Langhorne was a mainstay of the folk scene in Greenwich Village in the early '60s, playing or recording with the day's most admired musicians -- Dylan, Joan Baez, Odetta, Tom Rush, Richie Haven, Richard and Mimi Farina.

But it was Langhorne's guitar work on Dylan's 1965 album "Bringing It All Back Home" that cemented his role as one of the architects of the emerging folk rock scene. Regarded as a seminal work, "Bringing It All Back Home" marked Dylan's musical shift from acoustic to electric and his bittersweet farewell to the protest movement that had defined his early career.

"Mr. Tambourine Man," a song of unrelenting insomnia and urban bleakness whose precise meaning has remained a riddle for decades, was on the acoustic side of the album. Langhorne said Dylan told him -- in cryptic terms, of course -- that he'd inspired the song because of the Turkish drum fitted with tiny bells that the session musician sometimes used in place of a traditional tambourine.

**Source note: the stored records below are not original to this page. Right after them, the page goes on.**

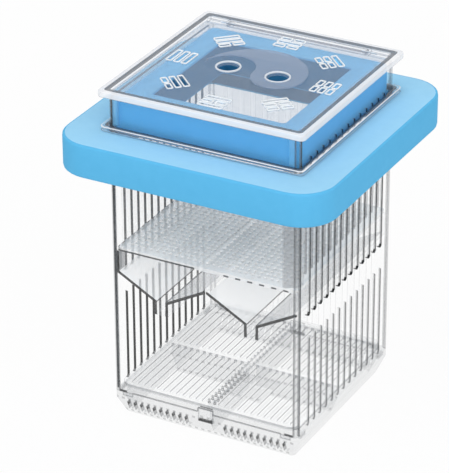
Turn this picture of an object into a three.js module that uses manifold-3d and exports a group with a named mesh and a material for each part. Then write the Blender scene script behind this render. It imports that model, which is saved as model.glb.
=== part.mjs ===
// A floating fish breeding box with a foam ring, an inner tray, two troughs and a hinged lid.
// Millimetres, +Z up, origin in the middle of the underside of the foot, front towards -Y.

import * as THREE from 'three';
import { mergeVertices } from 'three/addons/utils/BufferGeometryUtils.js';
import Module from 'manifold-3d';

const wasm = await Module();
wasm.setup();

// Driving dimensions: the box
const bodyWidth = 100;
const wallThickness = 1.4;
const cornerRadius = 2.3;
const wallHeight = 156.4;
const fitGap = 0.3;
const cutOverrun = 1;

// Driving dimensions: the tapered foot
const footHeight = 12.2;
const footFlankHeight = 3.7;
const footTaperInset = 3.5;
const footWall = 2.8;
const footInnerRadius = 2.5;
const footRibThickness = 2.4;
const footPadWidth = 20;
const footPadHeight = 2;
const footLipHeight = 2;
const footLipThickness = 1.5;
const ventPitch = 3.55;
const ventWidth = 1.8;
const ventHeight = 5;
const ventBottom = 2.2;
const ventSideMargin = 5;

// Driving dimensions: the slotted floor
const floorThickness = 2;
const floorSideClearance = 0.5;
const floorSlotPitch = 3.55;
const floorSlotWidth = 1.8;
const floorCentreRibWidth = 7;
const floorCrossRibWidth = 5;
const floorBorder = 4;
const floorCornerRadius = 5.5;

// Driving dimensions: the slotted walls
const slotPitch = 6.48;
const slotWidth = 2.8;
const slotChamfer = 0.8;
const slotSideMargin = 4;
const slotBottomMargin = 1.5;
const lowerSlotHeight = 48.5;
const tierBandHeight = 11.5;
const upperSlotTopMargin = 11.9;

// Driving dimensions: the tabs under the walls and the snap latches
const tabWidth = 5;
const tabThickness = 0.7;
const tabDepth = 2.2;
const tabInset = 0.65;
const tabSideMargin = 1.8;
const latchWidth = 7.6;
const latchThickness = 1;
const latchDepthBelowRim = 4.7;
const latchHookHeight = 1.9;
const latchRecess = 0.5;

// Driving dimensions: the foam float and its collar
const foamThickness = 16.8;
const floatBorder = 20.2;
const neckHeight = 16.2;
const floatCornerRadius = 18;
const floatEdgeRound = 1;
const collarWidth = 2.8;
const collarCornerRadius = 2.5;
const collarHeight = 2.5;

// Driving dimensions: the troughs
const sheetThickness = 1.5;
const troughSideClearance = 0.3;
const troughMiddleGap = 0.4;
const troughEndClearance = 0.5;
const troughTopAboveFoot = 76.2;
const troughWallHeight = 11.4;
const troughSlopeDrop = 11.1;
const troughLipDrop = 6.7;
const troughSlotWidth = 4.6;
const troughTieLength = 2.4;
const troughTieHeight = 2.6;
const railThickness = 1.4;
const railHeight = 4;
const railEndMargin = 10;
const restTabWidth = 5;
const restTabReach = 3.5;

// Driving dimensions: the tray
const trayWall = 1.4;
const traySideClearance = 0.6;
const trayCornerRadius = 7;
const plateThickness = 1.8;
const plateCornerRadius = 2;
const plateHoleRadius = 1.5;
const plateHolePitch = 8.4;
const plateHoleMargin = 3;
const traySlotBottomMargin = 4;
const traySlotTopMargin = 11.5;

// Driving dimensions: the foam ring in the neck, cut from the same sheet as the float
const neckFoamBorder = 13.6;
const neckFoamSideClearance = 0.5;
const neckFoamOuterRadius = 3;
const neckFoamInnerRadius = 1.5;

// Driving dimensions: the lid
const lidOverhang = 3.7;
const lidRimWidth = 4.5;
const lidRimHeight = 3;
const lidRimCornerRadius = 2.4;
const lidLedgeThickness = 1.7;
const lidLedgeWidth = 5.7;
const lidLedgeOverlap = 2;
const lidLedgeInnerRadius = 4;
const lidPlugDepth = 0.8;
const lidPlugThickness = 1.4;
const lidPlugClearance = 0.4;
const lidPlugCornerRadius = 6;
const panelThickness = 1.5;
const panelCornerRadius = 1.2;
const hingeBlockLength = 11.2;
const hingeBlockReach = 2;
const hingeBlockHeight = 3.2;
const hingeBarDepth = 4.6;
const hingeBarHeight = 2.4;
const hingeBarBackGap = 0.6;
const hingePinRadius = 0.5;
const hingePinLength = 8;
const hingePinBite = 3.7;

// Driving dimensions: the relief and the holes in the lid panel
const eyeHoleRadius = 5.2;
const eyeRimWidth = 1.3;
const eyeRimHeight = 0.7;
const reliefMargin = 6.6;
const reliefHeight = 0.4;
const trigramBorder = 1.1;
const trigramLineLength = 12;
const trigramLineWidth = 2.2;
const trigramLinePitch = 4.1;
const trigramBreak = 2;

// Numbers of steps in the rounds
const cornerSteps = 5;
const eyeSteps = 20;
const reliefSteps = 20;
const pinSteps = 10;
const plateHoleSteps = 6;

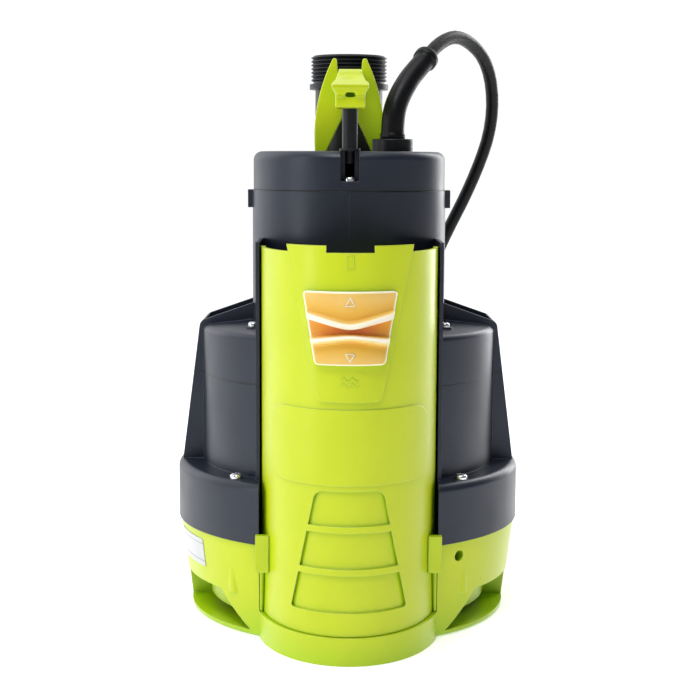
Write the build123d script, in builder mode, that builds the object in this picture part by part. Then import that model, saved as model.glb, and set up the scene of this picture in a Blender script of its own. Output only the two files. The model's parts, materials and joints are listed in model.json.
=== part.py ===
from build123d import *

import os
from math import cos, pi, sin, tan

# Submersible sump pump with a built-in float switch, in millimetres.
# Z is the motor shaft's axis, with z = 0 on the floor. The float chamber faces -Y.

# ---------------------------------------------------------------- heights of the stack
BASE_TOP = 55.0
FLANGE_TOP = 89.0
CASING_SPLIT = 142.0
SHOULDER_TOP = 170.0
NECK_TOP = 249.5
CAP_TOP = 272.0
THREAD_TOP = 332.0

# ---------------------------------------------------------------- radii about the shaft
BASE_FOOT_R = 94.4
BASE_RIM_R = 101.0
FLANGE_R = 102.1
CASING_R = 87.3
NECK_R = 57.4
CAP_R = 56.8
CAP_ROUND = 5.0
CAP_NOTCH = 10.6
CAP_NOTCH_DEEP = 9.5
CAP_NOTCH_FLOOR = 255.0
CAP_SCREW_R = 51.8
CAP_SCREW_ANGLES = (0.0, 110.0, -110.0)
CAP_SCREW_LONG = 5.0
SEAL_THICK = 2.0
CHANNEL_R = 26.0
FLANGE_ROUND = 4.5
SHOULDER_ROUND = 3.5
WALL = 3.0
GAP = 0.3
LUG_OUT = 60.0
LUG_LOW = 239.0
LUG_HALF = 6.0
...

Though Dylan gave credit to him for inspiring the song in the liner notes of a subsequent box set, Langhorne said in an interview that the famously contrarian musician would likely deny it if ever asked.

"I think he had a wonderful ability to let people have just enough rope to hang themselves," Langhorne told author Richie Unterberger in a two-part interview. "And I think he'd probably do that with me if he thought I was attached to being Mr. Tambourine Man."

Born May 11, 1938, in Tallahassee, Fla., Langhorne grew up in Harlem and was a violin student until he accidentally blew off the tips of several fingers on his right hand after picking up a cherry bomb just as it exploded.

He took the accident in stride, according to his biography on brucelanghorne.com. "At least I don't have to play violin anymore."

Just the same, he picked up the guitar instead and became a go-to session musician in the early '60s, though the childhood accident forced him to innovate.

"Since I have fingers missing, some styles of guitar playing were forever unreachable for me," he told Unterberger. In some cases, he said he was forced to play two notes with one finger to compensate for the nubs he'd been left with.